## SOURCE MATERIAL
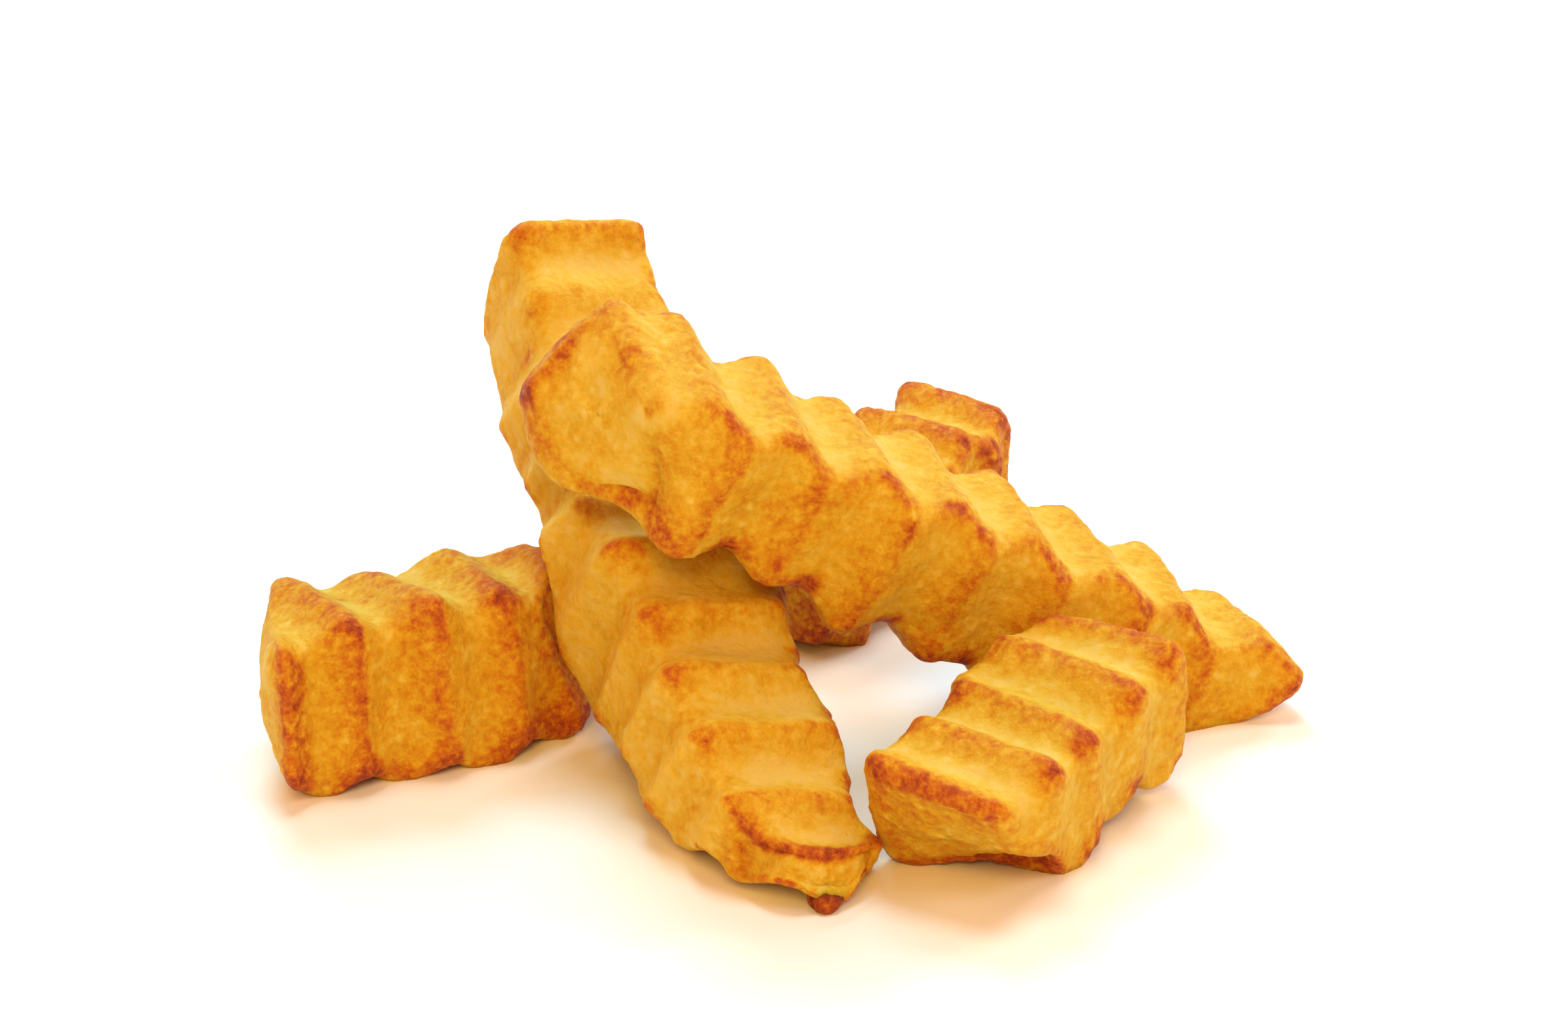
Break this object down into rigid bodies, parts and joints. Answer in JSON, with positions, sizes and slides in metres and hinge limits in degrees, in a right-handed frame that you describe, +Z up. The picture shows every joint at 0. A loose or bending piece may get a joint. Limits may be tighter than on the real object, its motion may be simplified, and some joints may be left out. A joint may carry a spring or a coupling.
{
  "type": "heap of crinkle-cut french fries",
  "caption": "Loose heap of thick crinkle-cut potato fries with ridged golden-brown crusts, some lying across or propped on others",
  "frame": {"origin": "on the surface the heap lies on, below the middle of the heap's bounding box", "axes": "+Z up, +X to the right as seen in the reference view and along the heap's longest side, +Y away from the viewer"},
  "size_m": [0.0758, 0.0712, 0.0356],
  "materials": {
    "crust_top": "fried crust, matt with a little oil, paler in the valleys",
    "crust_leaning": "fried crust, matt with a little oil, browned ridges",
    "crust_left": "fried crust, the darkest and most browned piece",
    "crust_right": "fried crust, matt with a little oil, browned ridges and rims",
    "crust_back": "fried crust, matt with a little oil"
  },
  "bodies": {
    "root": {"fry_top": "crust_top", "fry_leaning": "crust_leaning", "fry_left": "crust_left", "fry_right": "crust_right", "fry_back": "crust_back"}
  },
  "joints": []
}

## SET TASK
Everything in the listing above should be restated exactly.

## OUTPUT FOR THIS TASK
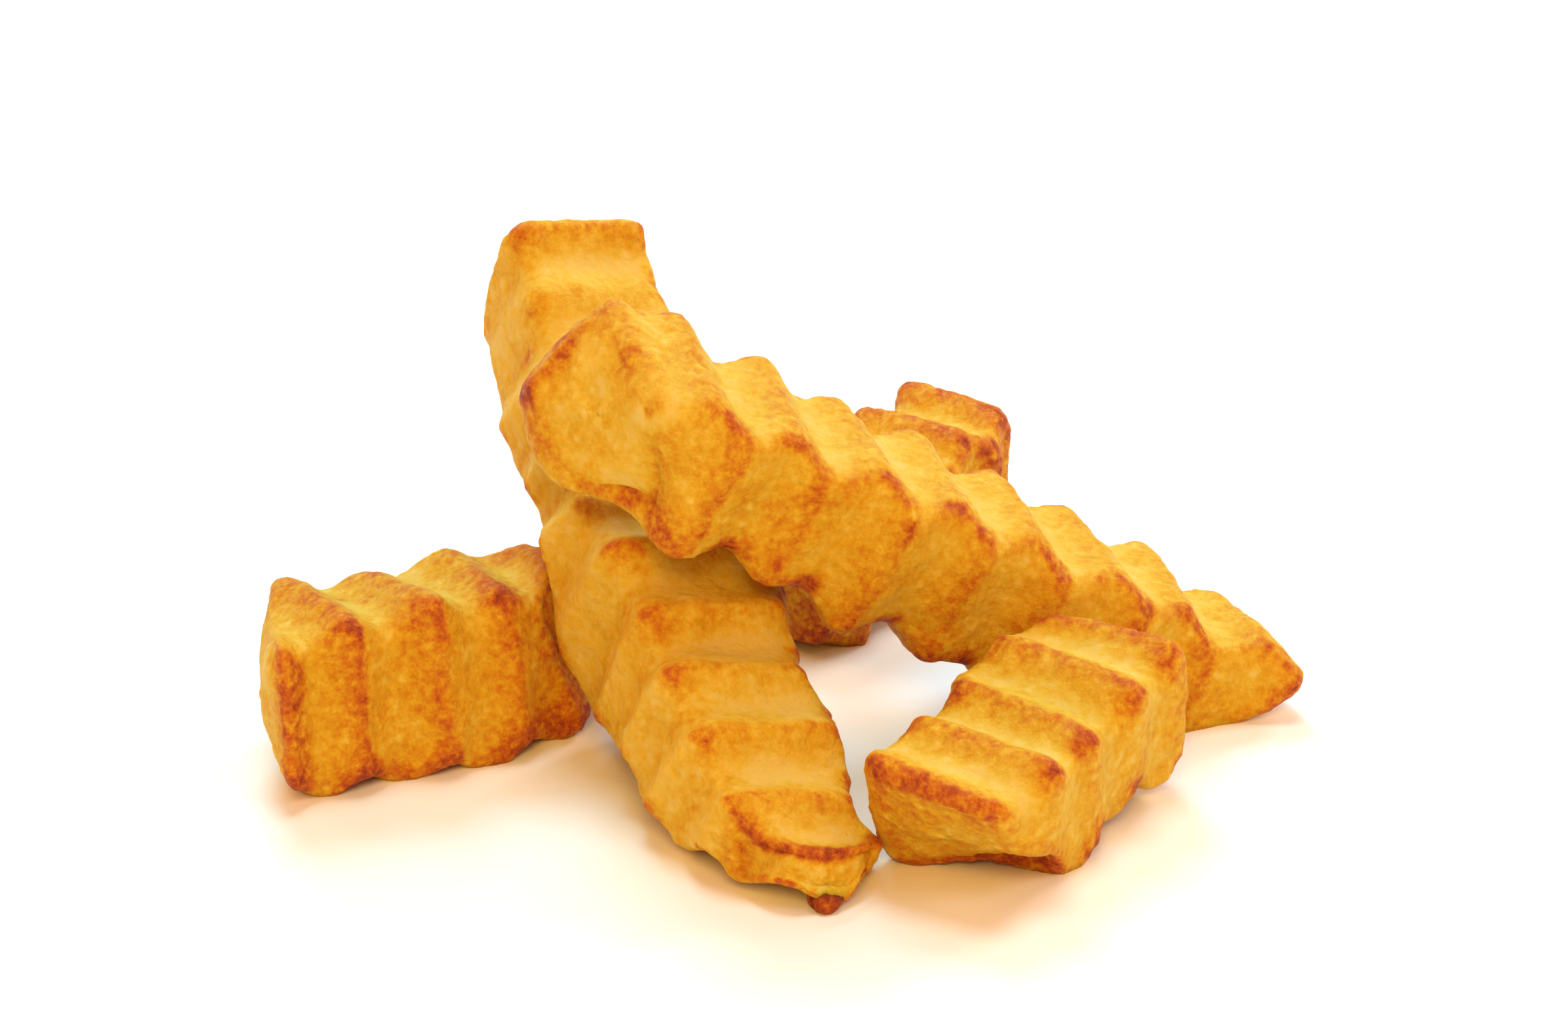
Break this object down into rigid bodies, parts and joints. Answer in JSON, with positions, sizes and slides in metres and hinge limits in degrees, in a right-handed frame that you describe, +Z up. The picture shows every joint at 0. A loose or bending piece may get a joint. Limits may be tighter than on the real object, its motion may be simplified, and some joints may be left out. A joint may carry a spring or a coupling.
{
  "type": "heap of crinkle-cut french fries",
  "caption": "Loose heap of thick crinkle-cut potato fries with ridged golden-brown crusts, some lying across or propped on others",
  "frame": {"origin": "on the surface the heap lies on, below the middle of the heap's bounding box", "axes": "+Z up, +X to the right as seen in the reference view and along the heap's longest side, +Y away from the viewer"},
  "size_m": [0.0758, 0.0712, 0.0356],
  "materials": {
    "crust_top": "fried crust, matt with a little oil, paler in the valleys",
    "crust_leaning": "fried crust, matt with a little oil, browned ridges",
    "crust_left": "fried crust, the darkest and most browned piece",
    "crust_right": "fried crust, matt with a little oil, browned ridges and rims",
    "crust_back": "fried crust, matt with a little oil"
  },
  "bodies": {
    "root": {"fry_top": "crust_top", "fry_leaning": "crust_leaning", "fry_left": "crust_left", "fry_right": "crust_right", "fry_back": "crust_back"}
  },
  "joints": []
}